* To do
Write out each entry again. Keep every word exactly as it is.

------------------------------------------------------------

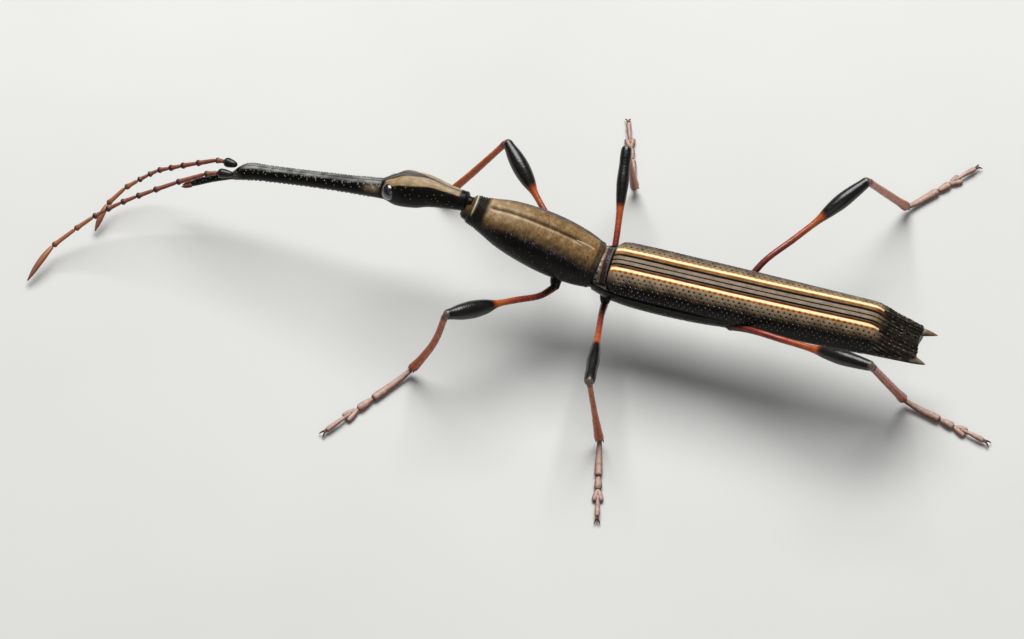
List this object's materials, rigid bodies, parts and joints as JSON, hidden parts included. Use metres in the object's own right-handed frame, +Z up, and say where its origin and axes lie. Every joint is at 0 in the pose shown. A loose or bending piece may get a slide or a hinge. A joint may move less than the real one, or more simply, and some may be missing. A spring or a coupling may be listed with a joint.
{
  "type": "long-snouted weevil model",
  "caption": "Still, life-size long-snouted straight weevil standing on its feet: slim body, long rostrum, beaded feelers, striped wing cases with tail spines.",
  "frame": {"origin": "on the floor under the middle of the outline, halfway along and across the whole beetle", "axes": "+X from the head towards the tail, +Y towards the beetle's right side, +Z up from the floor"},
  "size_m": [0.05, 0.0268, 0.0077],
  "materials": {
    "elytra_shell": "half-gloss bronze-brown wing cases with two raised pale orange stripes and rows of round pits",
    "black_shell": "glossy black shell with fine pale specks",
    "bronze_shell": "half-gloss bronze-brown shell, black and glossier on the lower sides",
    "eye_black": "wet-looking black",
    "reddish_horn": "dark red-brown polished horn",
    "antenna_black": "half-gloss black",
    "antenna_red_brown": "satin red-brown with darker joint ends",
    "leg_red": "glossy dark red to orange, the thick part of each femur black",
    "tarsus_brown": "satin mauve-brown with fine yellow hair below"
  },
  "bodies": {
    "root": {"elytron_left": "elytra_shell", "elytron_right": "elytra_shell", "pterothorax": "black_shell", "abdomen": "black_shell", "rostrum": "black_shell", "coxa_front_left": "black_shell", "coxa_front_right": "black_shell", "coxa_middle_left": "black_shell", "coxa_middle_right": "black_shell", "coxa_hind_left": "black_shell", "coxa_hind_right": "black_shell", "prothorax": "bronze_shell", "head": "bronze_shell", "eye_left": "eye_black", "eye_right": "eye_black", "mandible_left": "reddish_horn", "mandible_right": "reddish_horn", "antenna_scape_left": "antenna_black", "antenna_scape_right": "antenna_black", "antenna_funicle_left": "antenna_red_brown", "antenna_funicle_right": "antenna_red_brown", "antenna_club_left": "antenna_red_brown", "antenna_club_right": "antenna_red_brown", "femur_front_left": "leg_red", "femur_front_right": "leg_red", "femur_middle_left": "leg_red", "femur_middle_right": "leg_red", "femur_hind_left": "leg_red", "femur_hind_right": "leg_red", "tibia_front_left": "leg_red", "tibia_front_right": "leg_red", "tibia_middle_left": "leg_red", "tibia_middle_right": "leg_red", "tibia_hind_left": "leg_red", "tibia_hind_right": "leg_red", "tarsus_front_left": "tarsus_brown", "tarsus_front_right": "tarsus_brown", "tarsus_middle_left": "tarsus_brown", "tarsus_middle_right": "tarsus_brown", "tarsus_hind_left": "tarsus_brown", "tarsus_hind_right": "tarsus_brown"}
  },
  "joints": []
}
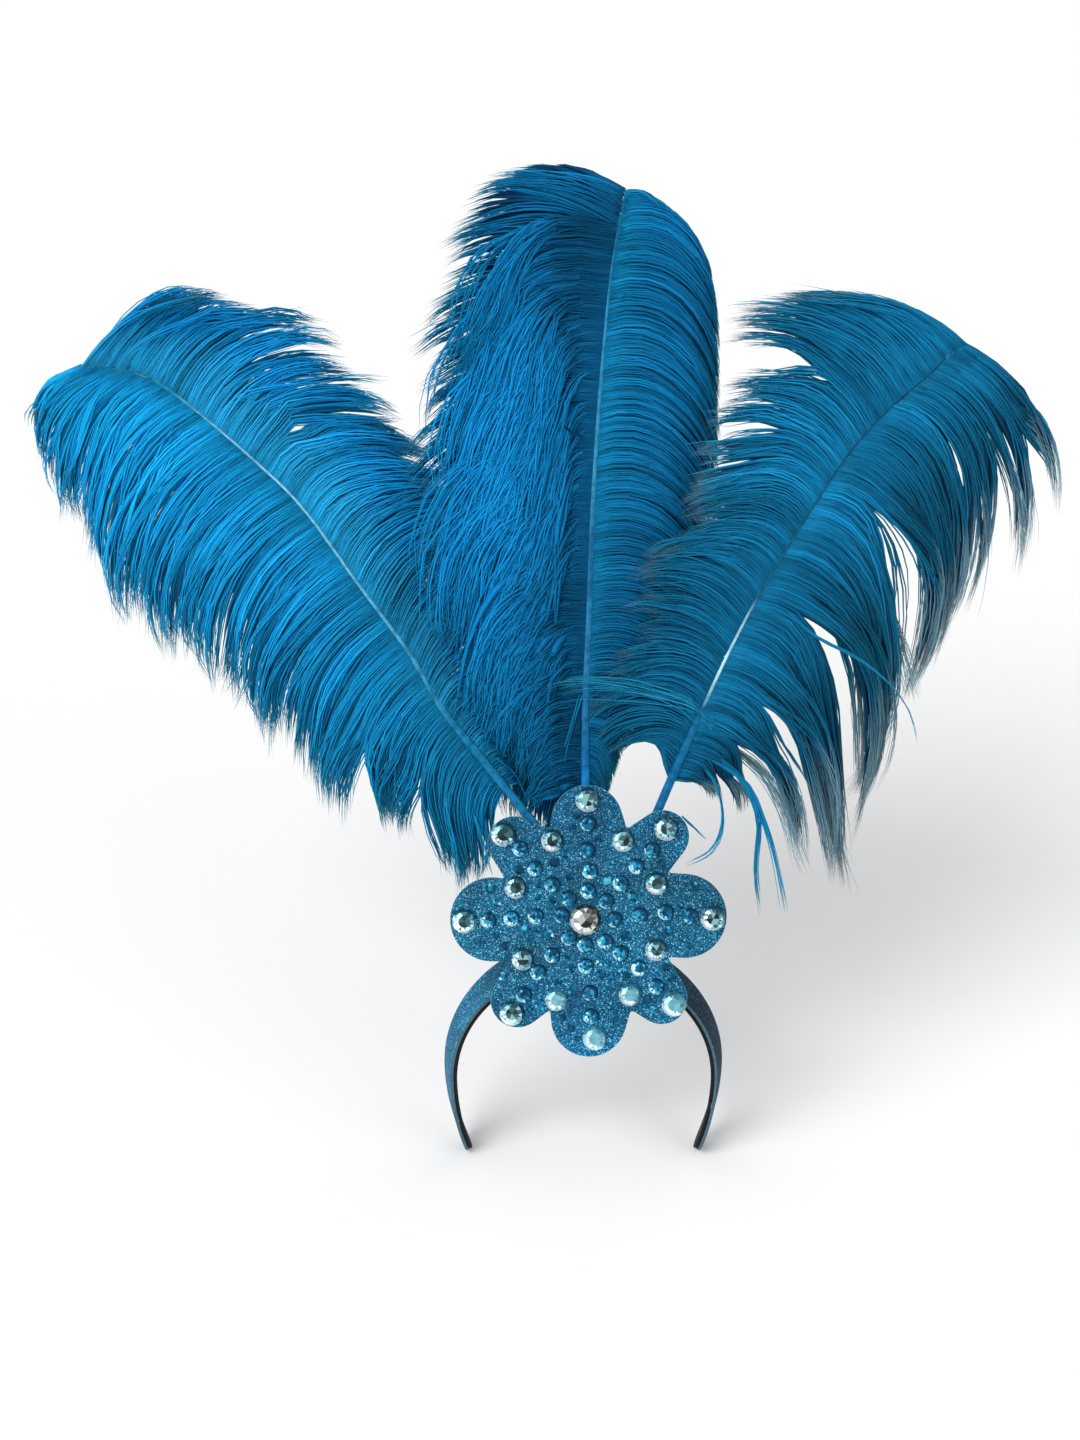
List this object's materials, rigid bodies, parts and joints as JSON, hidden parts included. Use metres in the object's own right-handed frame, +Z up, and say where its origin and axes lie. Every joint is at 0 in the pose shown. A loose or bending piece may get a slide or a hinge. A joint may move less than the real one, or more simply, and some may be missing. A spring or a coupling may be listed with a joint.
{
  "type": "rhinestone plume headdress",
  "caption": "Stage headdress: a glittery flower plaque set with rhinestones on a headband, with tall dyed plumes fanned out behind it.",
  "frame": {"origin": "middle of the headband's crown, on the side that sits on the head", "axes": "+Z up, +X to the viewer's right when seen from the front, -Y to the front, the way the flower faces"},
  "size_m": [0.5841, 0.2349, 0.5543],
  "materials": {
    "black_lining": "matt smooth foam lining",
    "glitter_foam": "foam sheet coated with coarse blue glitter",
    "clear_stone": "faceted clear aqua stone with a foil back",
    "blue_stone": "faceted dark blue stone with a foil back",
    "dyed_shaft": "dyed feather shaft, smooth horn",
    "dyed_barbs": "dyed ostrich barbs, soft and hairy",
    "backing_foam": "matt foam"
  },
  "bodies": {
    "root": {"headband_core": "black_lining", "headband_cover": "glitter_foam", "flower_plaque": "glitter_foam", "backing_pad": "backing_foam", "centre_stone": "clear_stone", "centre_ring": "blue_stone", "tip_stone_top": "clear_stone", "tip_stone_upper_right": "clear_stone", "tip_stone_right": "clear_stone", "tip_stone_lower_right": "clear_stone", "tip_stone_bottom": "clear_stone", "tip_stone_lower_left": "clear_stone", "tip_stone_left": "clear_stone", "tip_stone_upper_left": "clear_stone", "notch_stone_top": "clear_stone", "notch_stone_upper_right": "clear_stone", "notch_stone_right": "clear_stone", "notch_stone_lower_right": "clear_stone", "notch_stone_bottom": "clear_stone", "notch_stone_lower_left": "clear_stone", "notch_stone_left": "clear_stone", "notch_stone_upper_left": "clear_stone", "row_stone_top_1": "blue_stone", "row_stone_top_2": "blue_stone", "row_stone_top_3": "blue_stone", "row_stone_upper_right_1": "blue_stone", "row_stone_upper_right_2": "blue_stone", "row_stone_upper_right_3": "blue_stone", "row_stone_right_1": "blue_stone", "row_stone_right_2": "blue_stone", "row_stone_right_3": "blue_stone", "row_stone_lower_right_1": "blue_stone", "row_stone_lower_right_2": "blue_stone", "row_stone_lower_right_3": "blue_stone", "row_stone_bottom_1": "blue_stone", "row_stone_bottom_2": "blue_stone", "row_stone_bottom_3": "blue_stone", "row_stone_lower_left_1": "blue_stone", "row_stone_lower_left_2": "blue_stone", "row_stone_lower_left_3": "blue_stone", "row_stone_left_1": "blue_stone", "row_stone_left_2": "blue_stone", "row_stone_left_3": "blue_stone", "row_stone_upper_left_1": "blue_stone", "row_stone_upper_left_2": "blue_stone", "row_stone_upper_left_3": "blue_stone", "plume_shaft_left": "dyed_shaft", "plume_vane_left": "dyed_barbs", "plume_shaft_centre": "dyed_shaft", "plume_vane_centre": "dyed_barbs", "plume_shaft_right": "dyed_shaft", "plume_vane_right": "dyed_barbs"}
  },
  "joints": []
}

------------------------------------------------------------

* Answer to the exercise
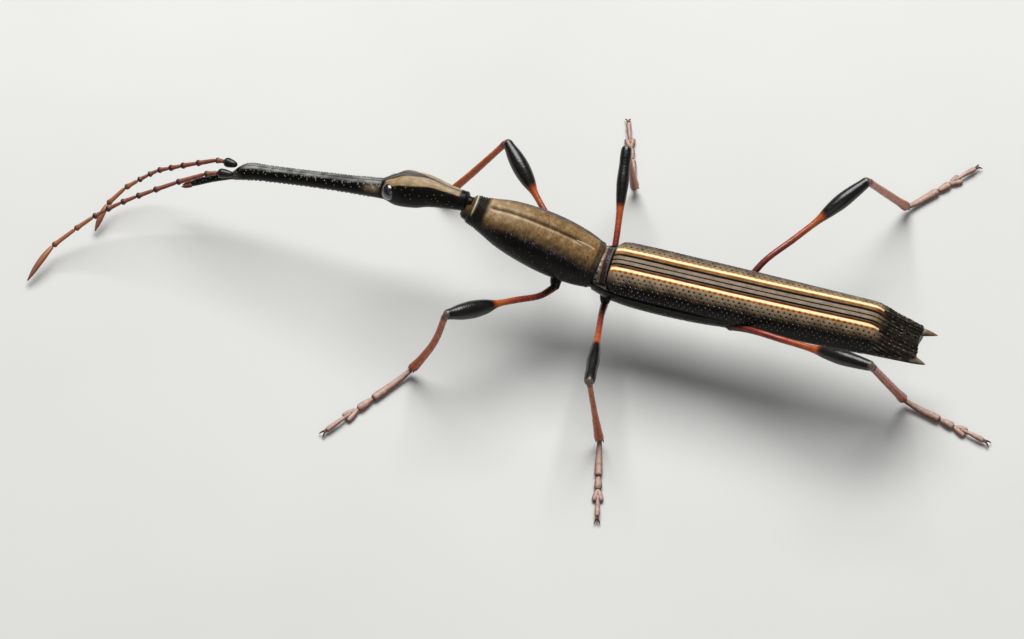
List this object's materials, rigid bodies, parts and joints as JSON, hidden parts included. Use metres in the object's own right-handed frame, +Z up, and say where its origin and axes lie. Every joint is at 0 in the pose shown. A loose or bending piece may get a slide or a hinge. A joint may move less than the real one, or more simply, and some may be missing. A spring or a coupling may be listed with a joint.
{
  "type": "long-snouted weevil model",
  "caption": "Still, life-size long-snouted straight weevil standing on its feet: slim body, long rostrum, beaded feelers, striped wing cases with tail spines.",
  "frame": {"origin": "on the floor under the middle of the outline, halfway along and across the whole beetle", "axes": "+X from the head towards the tail, +Y towards the beetle's right side, +Z up from the floor"},
  "size_m": [0.05, 0.0268, 0.0077],
  "materials": {
    "elytra_shell": "half-gloss bronze-brown wing cases with two raised pale orange stripes and rows of round pits",
    "black_shell": "glossy black shell with fine pale specks",
    "bronze_shell": "half-gloss bronze-brown shell, black and glossier on the lower sides",
    "eye_black": "wet-looking black",
    "reddish_horn": "dark red-brown polished horn",
    "antenna_black": "half-gloss black",
    "antenna_red_brown": "satin red-brown with darker joint ends",
    "leg_red": "glossy dark red to orange, the thick part of each femur black",
    "tarsus_brown": "satin mauve-brown with fine yellow hair below"
  },
  "bodies": {
    "root": {"elytron_left": "elytra_shell", "elytron_right": "elytra_shell", "pterothorax": "black_shell", "abdomen": "black_shell", "rostrum": "black_shell", "coxa_front_left": "black_shell", "coxa_front_right": "black_shell", "coxa_middle_left": "black_shell", "coxa_middle_right": "black_shell", "coxa_hind_left": "black_shell", "coxa_hind_right": "black_shell", "prothorax": "bronze_shell", "head": "bronze_shell", "eye_left": "eye_black", "eye_right": "eye_black", "mandible_left": "reddish_horn", "mandible_right": "reddish_horn", "antenna_scape_left": "antenna_black", "antenna_scape_right": "antenna_black", "antenna_funicle_left": "antenna_red_brown", "antenna_funicle_right": "antenna_red_brown", "antenna_club_left": "antenna_red_brown", "antenna_club_right": "antenna_red_brown", "femur_front_left": "leg_red", "femur_front_right": "leg_red", "femur_middle_left": "leg_red", "femur_middle_right": "leg_red", "femur_hind_left": "leg_red", "femur_hind_right": "leg_red", "tibia_front_left": "leg_red", "tibia_front_right": "leg_red", "tibia_middle_left": "leg_red", "tibia_middle_right": "leg_red", "tibia_hind_left": "leg_red", "tibia_hind_right": "leg_red", "tarsus_front_left": "tarsus_brown", "tarsus_front_right": "tarsus_brown", "tarsus_middle_left": "tarsus_brown", "tarsus_middle_right": "tarsus_brown", "tarsus_hind_left": "tarsus_brown", "tarsus_hind_right": "tarsus_brown"}
  },
  "joints": []
}
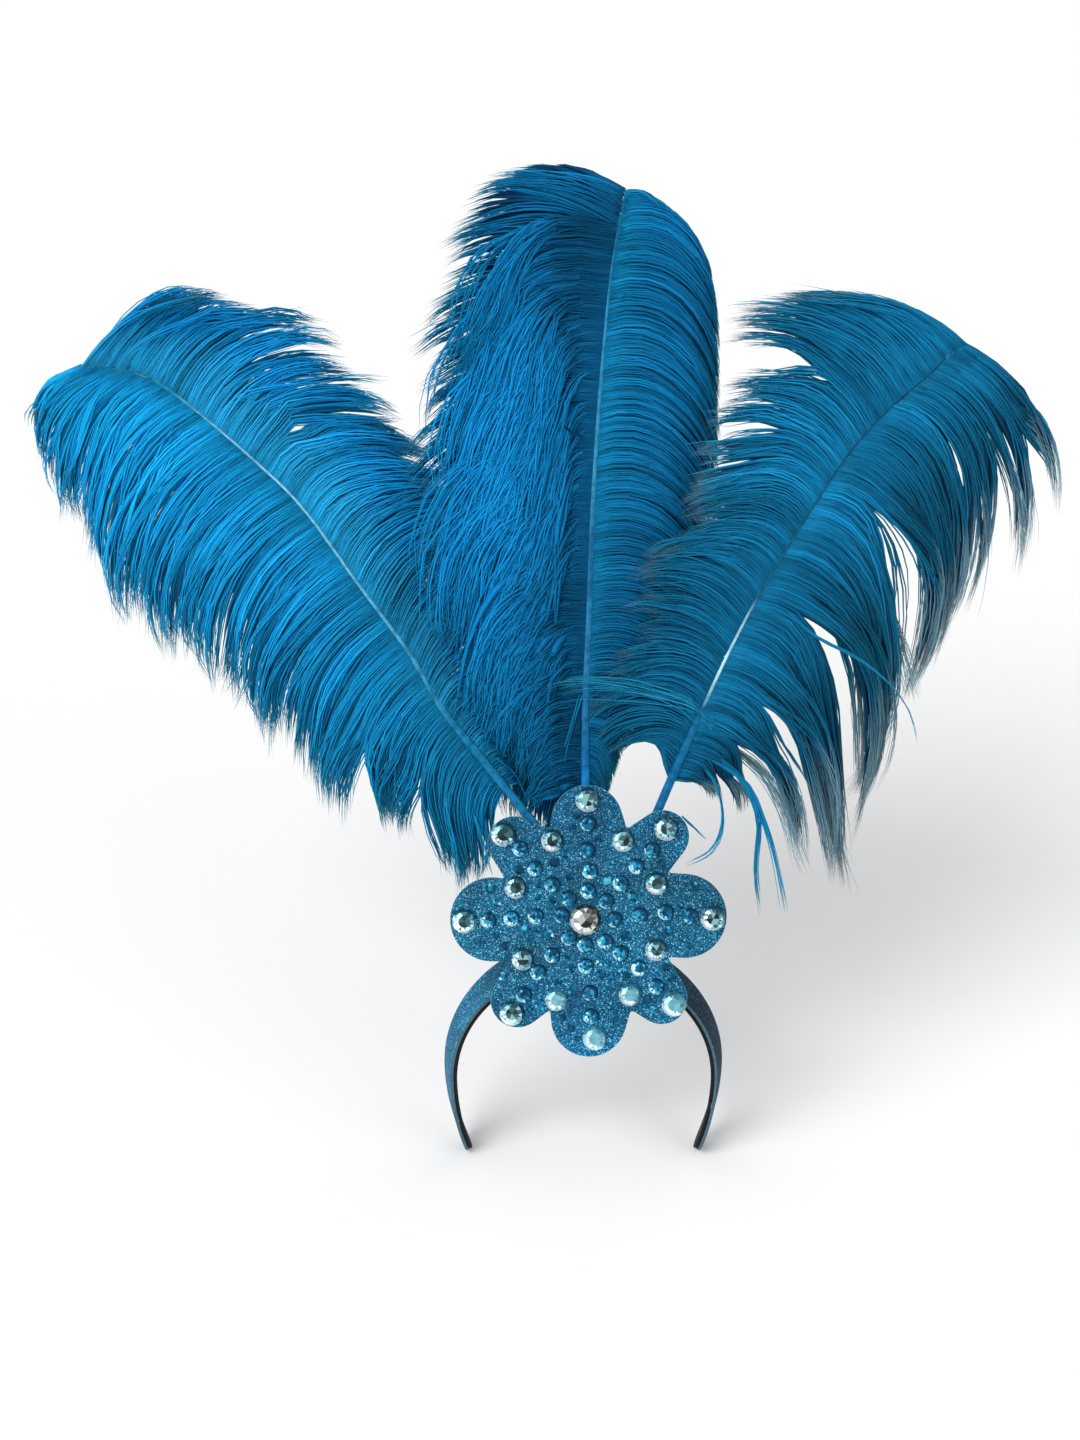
List this object's materials, rigid bodies, parts and joints as JSON, hidden parts included. Use metres in the object's own right-handed frame, +Z up, and say where its origin and axes lie. Every joint is at 0 in the pose shown. A loose or bending piece may get a slide or a hinge. A joint may move less than the real one, or more simply, and some may be missing. A spring or a coupling may be listed with a joint.
{
  "type": "rhinestone plume headdress",
  "caption": "Stage headdress: a glittery flower plaque set with rhinestones on a headband, with tall dyed plumes fanned out behind it.",
  "frame": {"origin": "middle of the headband's crown, on the side that sits on the head", "axes": "+Z up, +X to the viewer's right when seen from the front, -Y to the front, the way the flower faces"},
  "size_m": [0.5841, 0.2349, 0.5543],
  "materials": {
    "black_lining": "matt smooth foam lining",
    "glitter_foam": "foam sheet coated with coarse blue glitter",
    "clear_stone": "faceted clear aqua stone with a foil back",
    "blue_stone": "faceted dark blue stone with a foil back",
    "dyed_shaft": "dyed feather shaft, smooth horn",
    "dyed_barbs": "dyed ostrich barbs, soft and hairy",
    "backing_foam": "matt foam"
  },
  "bodies": {
    "root": {"headband_core": "black_lining", "headband_cover": "glitter_foam", "flower_plaque": "glitter_foam", "backing_pad": "backing_foam", "centre_stone": "clear_stone", "centre_ring": "blue_stone", "tip_stone_top": "clear_stone", "tip_stone_upper_right": "clear_stone", "tip_stone_right": "clear_stone", "tip_stone_lower_right": "clear_stone", "tip_stone_bottom": "clear_stone", "tip_stone_lower_left": "clear_stone", "tip_stone_left": "clear_stone", "tip_stone_upper_left": "clear_stone", "notch_stone_top": "clear_stone", "notch_stone_upper_right": "clear_stone", "notch_stone_right": "clear_stone", "notch_stone_lower_right": "clear_stone", "notch_stone_bottom": "clear_stone", "notch_stone_lower_left": "clear_stone", "notch_stone_left": "clear_stone", "notch_stone_upper_left": "clear_stone", "row_stone_top_1": "blue_stone", "row_stone_top_2": "blue_stone", "row_stone_top_3": "blue_stone", "row_stone_upper_right_1": "blue_stone", "row_stone_upper_right_2": "blue_stone", "row_stone_upper_right_3": "blue_stone", "row_stone_right_1": "blue_stone", "row_stone_right_2": "blue_stone", "row_stone_right_3": "blue_stone", "row_stone_lower_right_1": "blue_stone", "row_stone_lower_right_2": "blue_stone", "row_stone_lower_right_3": "blue_stone", "row_stone_bottom_1": "blue_stone", "row_stone_bottom_2": "blue_stone", "row_stone_bottom_3": "blue_stone", "row_stone_lower_left_1": "blue_stone", "row_stone_lower_left_2": "blue_stone", "row_stone_lower_left_3": "blue_stone", "row_stone_left_1": "blue_stone", "row_stone_left_2": "blue_stone", "row_stone_left_3": "blue_stone", "row_stone_upper_left_1": "blue_stone", "row_stone_upper_left_2": "blue_stone", "row_stone_upper_left_3": "blue_stone", "plume_shaft_left": "dyed_shaft", "plume_vane_left": "dyed_barbs", "plume_shaft_centre": "dyed_shaft", "plume_vane_centre": "dyed_barbs", "plume_shaft_right": "dyed_shaft", "plume_vane_right": "dyed_barbs"}
  },
  "joints": []
}